Sen. Chuck Grassley, the ranking member of the Judiciary Committee, and Sen. Jeff Sessions, the ranking member of the Budget Committee, blasted the four-day, million dollar-plus event in letters to 9th U.S. Circuit Court of Appeals Chief Judge Alex Kozinski months before it opened Aug. 13.

The senators questioned the wisdom of a taxpayer-funded gathering at the Hyatt Regency Maui Resort & Spa at a time when the nation’s economy was faltering and requested the conference be canceled or scaled back. They also criticized optional activities like golf and yoga, even though the government doesn’t foot the bill for such diversions. Kozinski would not cancel, saying the conference was planned two years earlier, making it difficult to predict the country’s current economic crisis. He did agree to reschedule the 2013 conference to 2014 in Monterey, Calif. “Had we foreseen the nation’s current fiscal problems, we may have chosen a different site for this year’s conference,” the judge replied.

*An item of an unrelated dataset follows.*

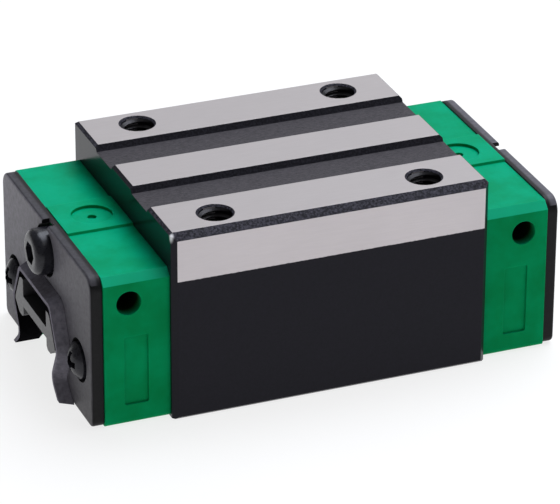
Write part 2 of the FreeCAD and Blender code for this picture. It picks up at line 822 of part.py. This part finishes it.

The chief judge did not address long-term plans for the conference, held since 1944. Sen. Grassley found it hard to square the lavish plans with the state of the economy, but thought Kozinski ultimately did the right thing. “The cancellation … is a good test of whether expensive annual conferences are necessary and whether the ‘administration of justice’ suffers in the absence,” he said in a statement.

The conference went as scheduled with Supreme Court Justice Anthony M. Kennedy defending the gathering in his remarks. “If the American public knows, and they should know, of what we do at this conference, they would be and should be immensely proud.”

Kennedy left his audience with some deeper thoughts to ponder: “It’s important that this conference meet frequently in Hawaii. There is a loveliness, even a loneliness, in the Pacific that makes it fitting for us to search in quiet for the elegance and the beauty of the law.”

Plus, Hawaii is part of the 9th Circuit.